Bank of England warns of sharpest recession on record

International News

The Bank of England has warned that the UK economy is heading towards its sharpest recession on record.

The impact of coronavirus meant the economy would shrink 14% this year, based on the lockdown being relaxed in June.

Scenarios drawn up by the Bank to illustrate the economic impact said Covid-19 was “dramatically reducing jobs and incomes in the UK”.

Bank governor Andrew Bailey told the BBC there would be no quick return to normality.

He described the downturn as “unprecedented”, and said consumers would remain cautious even when lockdown restrictions are lifted.

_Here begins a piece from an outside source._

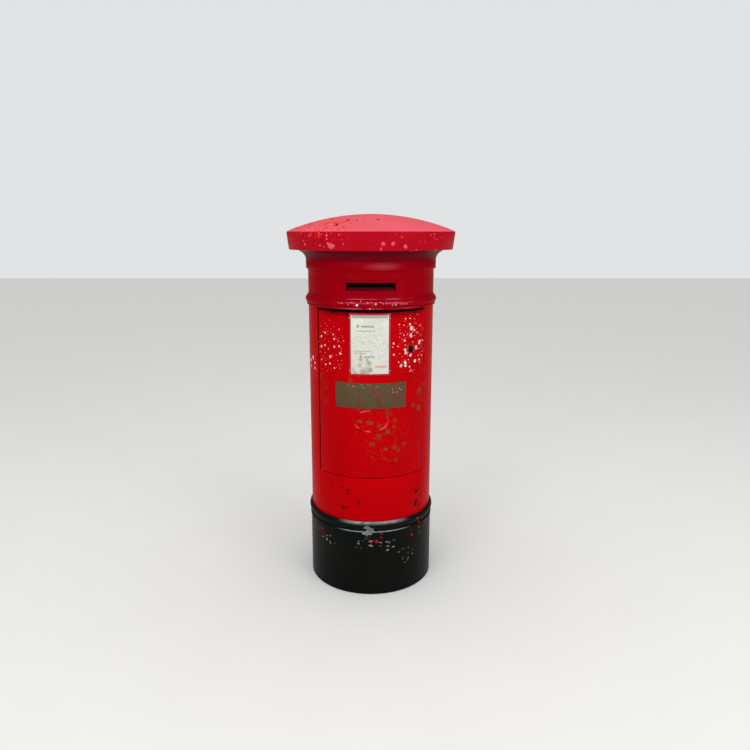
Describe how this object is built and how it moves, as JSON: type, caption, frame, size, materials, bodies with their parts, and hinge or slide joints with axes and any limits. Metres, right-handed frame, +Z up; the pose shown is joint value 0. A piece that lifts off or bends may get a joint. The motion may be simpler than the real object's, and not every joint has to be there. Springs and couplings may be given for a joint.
{
  "type": "street mailbox",
  "caption": "Round cast-iron street mailbox with a domed overhanging cap, a posting slot with an inner flap, a hinged curved front door with a lever lock, and a black base.",
  "frame": {"origin": "centre of the column on the ground", "axes": "+Z up the column, -Y out of the door and slot, +X to the lock side"},
  "size_m": [0.7019, 0.702, 1.586],
  "materials": {
    "red_gloss": "red gloss enamel on cast iron",
    "cap_red": "weathered red gloss enamel on cast iron",
    "base_black": "black gloss enamel on cast iron",
    "red_steel": "red gloss enamel on steel",
    "blank_olive": "worn olive paint on steel",
    "notice_enamel": "pale vitreous enamel on steel",
    "zinc_steel": "zinc-plated steel",
    "dark_steel": "oiled dark steel",
    "galvanised": "hot-dip galvanised steel",
    "brass": "machined brass"
  },
  "bodies": {
    "carcase": {"base": "base_black", "column": "red_gloss", "cap": "cap_red", "base_bolts": "dark_steel", "base_nuts": "dark_steel", "cap_bolts": "dark_steel", "hinge_pin_bottom": "zinc_steel", "hinge_bush": "brass", "hinge_washer": "brass", "lock_keeper": "zinc_steel", "keeper_screws": "dark_steel", "slot_chute": "galvanised", "chute_screws": "dark_steel", "flap_rod": "zinc_steel", "letter_guard": "galvanised", "guard_brackets": "galvanised", "guard_screws": "dark_steel", "floor_plate": "galvanised", "floor_brackets": "galvanised", "floor_bracket_screws": "dark_steel", "floor_plate_screws": "dark_steel"},
    "door": {"door": "red_gloss", "hinge_pin_top": "zinc_steel", "notice_plate": "notice_enamel", "notice_frame": "red_steel", "notice_screws": "zinc_steel", "blank_plate": "blank_olive", "blank_plate_rivets": "blank_olive", "escutcheon": "red_steel", "keyhole_cover_rivet": "red_steel", "lock_case": "dark_steel", "lock_cover": "dark_steel", "lock_screws": "zinc_steel"},
    "keyhole_cover": {"keyhole_cover": "red_steel"},
    "lock_barrel": {"lock_barrel": "brass"},
    "lock_bolt": {"lock_bolt": "brass"},
    "lock_levers": {"lock_levers": "brass"},
    "slot_flap": {"slot_flap": "galvanised"}
  },
  "joints": [
    {"name": "door_hinge", "type": "hinge", "parent": "carcase", "child": "door", "pos_m": [-0.20389, -0.15645, 0.525], "axis": [0, 0, -1], "range_deg": [0, 100]},
    {"name": "keyhole_cover_swing", "type": "hinge", "parent": "door", "child": "keyhole_cover", "pos_m": [0.15947, -0.21949, 1.072], "axis": [0.5878, -0.809, 0], "range_deg": [-80, 80]},
    {"name": "key_turn", "type": "hinge", "parent": "door", "child": "lock_barrel", "pos_m": [0.1252, -0.17232, 1.058], "axis": [-0.5878, 0.809, 0], "range_deg": [0, 100.5]},
    {"name": "bolt_slide", "type": "slide", "parent": "door", "child": "lock_bolt", "axis": [0.809, 0.5878, 0], "range_m": [0, 0.02]},
    {"name": "lever_lift", "type": "hinge", "parent": "door", "child": "lock_levers", "pos_m": [0.09871, -0.20392, 1.076], "axis": [0.5878, -0.809, 0], "range_deg": [0, 4.2]},
    {"name": "flap_swing", "type": "hinge", "parent": "carcase", "child": "slot_flap", "pos_m": [0, -0.21556, 1.33], "axis": [1, 0, 0], "range_deg": [0, 60]}
  ],
  "couplings": [
    {"joint": "key_turn", "follows": "bolt_slide", "rad_per_m": 87.266},
    {"joint": "lever_lift", "follows": "bolt_slide", "rad_per_m": 3.4907}
  ]
}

Mr Bailey said: “Not all of the economic activity comes back. There’s quite a sharp recovery. But we’ve also factored that people will be cautious of their own choice.

“They don’t re-engage fully, and so it’s really only until next summer that activity comes fully back.”

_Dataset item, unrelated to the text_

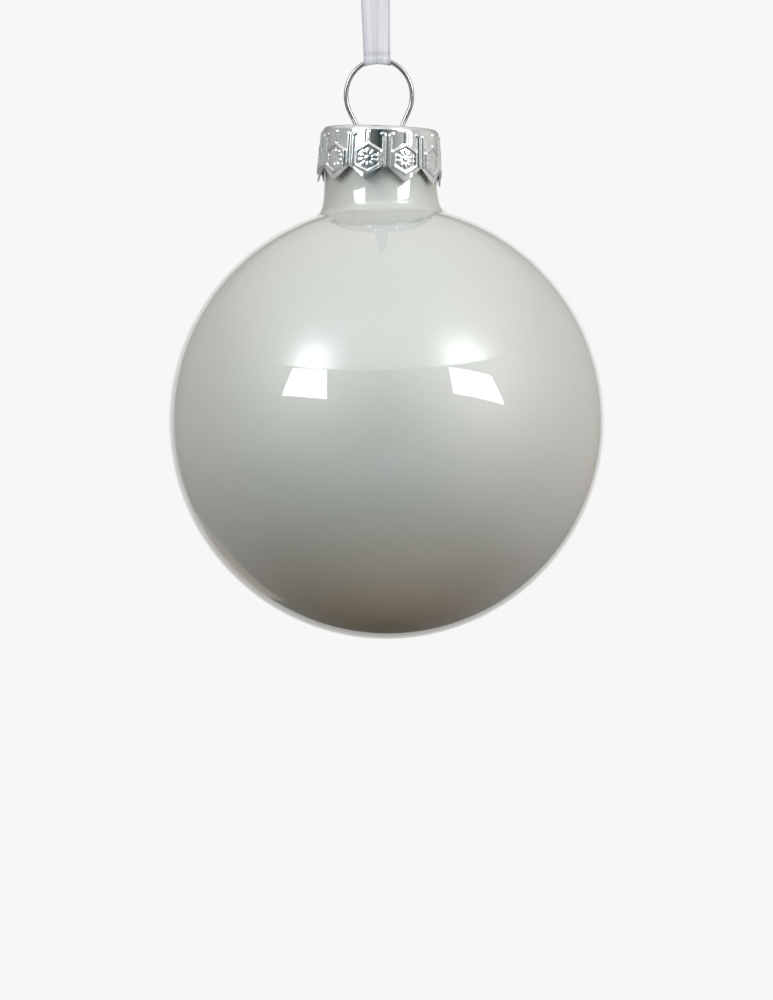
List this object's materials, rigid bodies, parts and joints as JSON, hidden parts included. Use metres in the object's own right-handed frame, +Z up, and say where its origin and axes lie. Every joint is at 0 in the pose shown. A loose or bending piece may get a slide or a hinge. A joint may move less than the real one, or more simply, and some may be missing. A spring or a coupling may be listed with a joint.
{
  "type": "glass ball ornament",
  "caption": "Blown glass ball ornament with a pearl lining, a stamped crown cap on a spring wire ring, and a sheer ribbon loop tied in a knot.",
  "frame": {"origin": "where the ribbon loop bears on the twig or hook that holds it, on the loop's inner side at its top", "axes": "+Z up along the hanging line and the ball's neck, +Y away from the viewer along the hole through the hanger's ring, +X to the right"},
  "size_m": [0.08, 0.08, 0.2127],
  "materials": {
    "clear_glass": "fire-polished, glossy",
    "pearl_lacquer": "pearl-white lacquer, seen through the glass",
    "cap_metal": "bright plated sheet",
    "spring_wire": "drawn bright wire",
    "sheer_ribbon": "woven sheer ribbon, silver grey"
  },
  "bodies": {
    "ribbon": {"ribbon_loop": "sheer_ribbon", "ribbon_knot": "sheer_ribbon"},
    "hanger": {"hanger_wire": "spring_wire"},
    "cap": {"crown_cap": "cap_metal"},
    "ball": {"glass_ball": "clear_glass", "glass_dome": "clear_glass", "glass_neck": "clear_glass", "pearl_lining": "pearl_lacquer"}
  },
  "joints": [
    {"name": "ring_swing", "type": "hinge", "parent": "ribbon", "child": "hanger", "pos_m": [0, 0, -0.09], "axis": [1, 0, 0], "range_deg": [-60, 60]},
    {"name": "cap_rock", "type": "hinge", "parent": "hanger", "child": "cap", "pos_m": [0, 0, -0.10253], "axis": [1, 0, 0], "range_deg": [-8, 8]},
    {"name": "cap_pull", "type": "slide", "parent": "cap", "child": "ball", "axis": [0, 0, -1], "range_m": [0, 0.024]}
  ]
}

Also on Thursday, policymakers voted unanimously to keep interest rates at a record low of 0.1%. However, the Monetary Policy Committee (MPC) that sets interest rates was split on whether to inject more stimulus into the economy.

Two of its nine members voted to increase the latest round of quantitative easing by £100bn to £300bn.

The Bank’s analysis, published on Thursday, was based on the assumption that social distancing measures are gradually phased out between June and September.

Its latest Monetary Policy Report showed the UK economy plunging into its first recession in more than a decade. The economy shrinks by 3% in the first quarter of 2020, followed by an unprecedented 25% decline in the three months to June.

This would push the UK into a technical recession, defined as two consecutive quarters of economic decline.

The Bank said the housing market had come to a standstill, while consumer spending had dropped by 30% in recent weeks.

For the year as a whole, the economy is expected to contract by 14%. This would be the biggest annual decline on record, according to Office for National Statistics (ONS) data dating back to 1949.

It would also be the sharpest annual contraction since 1706, according to reconstructed Bank of England data stretching back to the 18th Century.

While UK growth is expected to rebound in 2021 to 15%, the size of the economy is not expected to get back to its pre-virus peak until the middle of next year.

The UK government is expected to start easing lockdown restrictions next week.

The Bank stressed that the outlook for the economy was “unusually uncertain” at present and would depend on how households and businesses responded to the pandemic.

It also assumes:

The government’s jobs retention scheme covering 80% of wages is phased out with the lockdown.
Companies stop or scale back their operations for some time.

Cautious consumers voluntarily maintain social distancing until mid-2021.